A number of issues were spoken about and addressed in interventions from Synod Fathers at the Synod on the Family on Friday evening and Saturday morning. The Fathers continued with their interventions on part two of Instrumentum Laboris. Once they had completed this section they began to listen to interventions on part three, Vatican spokesman Fr. Federico Lombardi, SJ, told the media Fr. Lombardi said that there were 75 interventions in the plenary session. There were a good number of interventions from Fathers representing Europe, Africa, the Middle East, and Latin America. He noted there were few interventions from North America.

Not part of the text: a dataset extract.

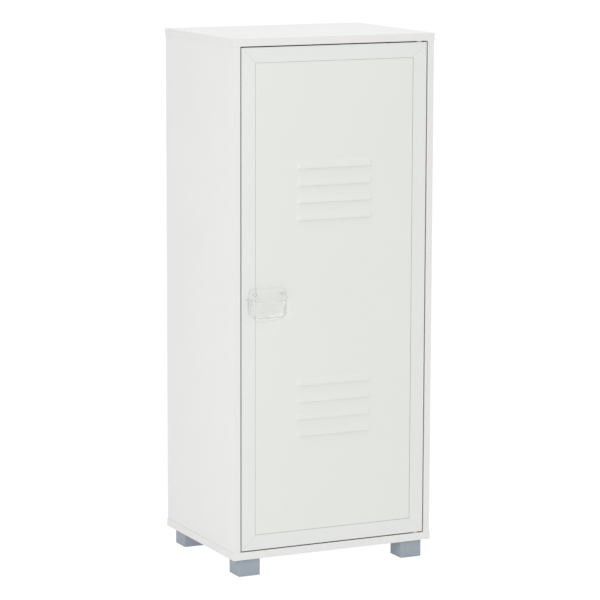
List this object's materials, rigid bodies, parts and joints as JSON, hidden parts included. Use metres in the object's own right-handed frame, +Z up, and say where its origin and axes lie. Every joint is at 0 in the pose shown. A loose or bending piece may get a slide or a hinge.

A number of themes emerged from the interventions including the spirituality of family life, the missionary responsibility of families to look after and foster good marriages, the role of various family movements in the Church, and ways that the Church can remain close and show tenderness to families that are struggling.
There were also a number of interventions on the relationship and balance between justice and mercy. The media was told that there are divergent views on this issue amongst the Fathers. One of the Fathers said that mercy does not mean an abandonment of the Church’s teaching. His Eminence Beatitude Baselios Cleemis Thottunkal, President of the Indian Bishops Conference and head of the Syro-Malankara Catholic Church, was a guest at the press briefing. He told the media that mercy means conversion which is reciprocal. “The Gospel demands this as a condition. The Kingdom of God is at hand, be converted,” he said.

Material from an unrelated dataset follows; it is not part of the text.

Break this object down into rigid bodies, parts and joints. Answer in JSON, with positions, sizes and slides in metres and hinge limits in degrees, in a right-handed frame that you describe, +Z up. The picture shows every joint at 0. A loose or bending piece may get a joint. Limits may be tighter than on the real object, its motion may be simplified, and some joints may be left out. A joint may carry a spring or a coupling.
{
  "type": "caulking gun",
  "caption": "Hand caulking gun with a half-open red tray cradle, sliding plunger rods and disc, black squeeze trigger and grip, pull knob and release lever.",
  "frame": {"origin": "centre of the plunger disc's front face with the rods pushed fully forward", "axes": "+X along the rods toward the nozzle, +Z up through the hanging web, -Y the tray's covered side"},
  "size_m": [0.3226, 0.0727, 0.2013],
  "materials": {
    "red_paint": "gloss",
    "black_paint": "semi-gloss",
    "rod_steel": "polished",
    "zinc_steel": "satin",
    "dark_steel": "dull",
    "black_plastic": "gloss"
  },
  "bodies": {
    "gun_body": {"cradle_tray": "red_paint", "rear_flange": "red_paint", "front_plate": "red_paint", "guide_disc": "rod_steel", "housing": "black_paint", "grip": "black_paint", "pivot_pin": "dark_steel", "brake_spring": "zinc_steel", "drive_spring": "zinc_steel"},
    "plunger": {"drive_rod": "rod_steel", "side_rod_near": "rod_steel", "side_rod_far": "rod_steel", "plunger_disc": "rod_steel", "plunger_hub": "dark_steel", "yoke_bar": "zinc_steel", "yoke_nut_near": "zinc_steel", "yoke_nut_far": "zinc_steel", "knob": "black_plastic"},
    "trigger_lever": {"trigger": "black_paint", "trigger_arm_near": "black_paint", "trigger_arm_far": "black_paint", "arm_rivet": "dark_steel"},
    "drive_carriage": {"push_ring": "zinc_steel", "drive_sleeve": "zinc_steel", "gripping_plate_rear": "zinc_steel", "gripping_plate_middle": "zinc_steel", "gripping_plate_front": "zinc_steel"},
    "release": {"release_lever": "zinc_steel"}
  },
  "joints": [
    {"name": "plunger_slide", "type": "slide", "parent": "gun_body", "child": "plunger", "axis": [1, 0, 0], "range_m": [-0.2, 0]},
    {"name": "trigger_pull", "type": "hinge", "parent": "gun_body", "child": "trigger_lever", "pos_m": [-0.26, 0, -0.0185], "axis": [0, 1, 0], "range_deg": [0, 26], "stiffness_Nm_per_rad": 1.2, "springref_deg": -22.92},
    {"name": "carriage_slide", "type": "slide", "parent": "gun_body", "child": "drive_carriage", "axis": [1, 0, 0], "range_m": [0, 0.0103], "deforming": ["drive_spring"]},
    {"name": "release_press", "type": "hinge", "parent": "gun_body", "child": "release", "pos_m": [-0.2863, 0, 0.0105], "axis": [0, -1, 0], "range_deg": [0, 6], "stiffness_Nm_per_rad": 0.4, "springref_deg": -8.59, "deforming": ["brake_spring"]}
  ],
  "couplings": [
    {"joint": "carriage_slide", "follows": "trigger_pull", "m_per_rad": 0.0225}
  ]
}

Concern was also expressed for military families. Many military personnel are far from home and often separated from their families for extended periods. These men and women, as well as their families, are in need of special pastoral care.
The Fathers acknowledged that due to diverse situations and contexts there is no such thing as a "typical family". Many of them spoke about indissolubility being one of the essential elements of Christian marriage.
A number of Fathers also spoke earnestly about marriage preparation. Many considered pre-marriage formation to be seriously lacking. One Father suggested that the bishops themselves needed to penitentially admit that they had failed to provide formation for the lay faithful in this regard. There was a suggestion in another intervention that couples, like those in formation for the priesthood or religious life, also need a "novitiate" time before entering into the sacrament of marriage. It was thought that the crisis in religious and priestly vocations is directly linked to the crisis in family life.
Fr. Lombardi was asked questions about the process of the Synod after a suggestion was reported that, in the future, Synod Assemblies be longer processes which begin with continental meetings first. This means that issues would be more focused and refined when they were brought to the universal Synod Assembly. His Beatitude Cardinal Thottunkal responded by saying that things have to start in local contexts so that it can be brought to Synod Assemblies like this one. He said that he saw no contradiction in this kind of methodology and thought that the fruits of such a process could be much better for the whole church.
Lombardi explained that the Instrumentum Laboris could be changed if, in the small groups, an absolute majority proposed changes. This proposal would then go to the Synod Committee. He reminded the media that interventions in the plenary were not proposals to the Synod; they are part of the “conversation”.
The effect of migration has been a reoccurring theme in this Synod throughout the first week. Cardinal Thottunkal said that he agreed with Pope Francis’ request that people welcome migrants and be generous to them. He added, however, that he also has his own personal view on the matter. He believes that the world community and leaders should make it possible for people to be accommodated and sustained in their own countries. “We must work to keep these people in their own countries,” he said.
The Synod Fathers will return to work on Monday morning when they will, again break into small groups to discuss part two of Instrumentum Laboris.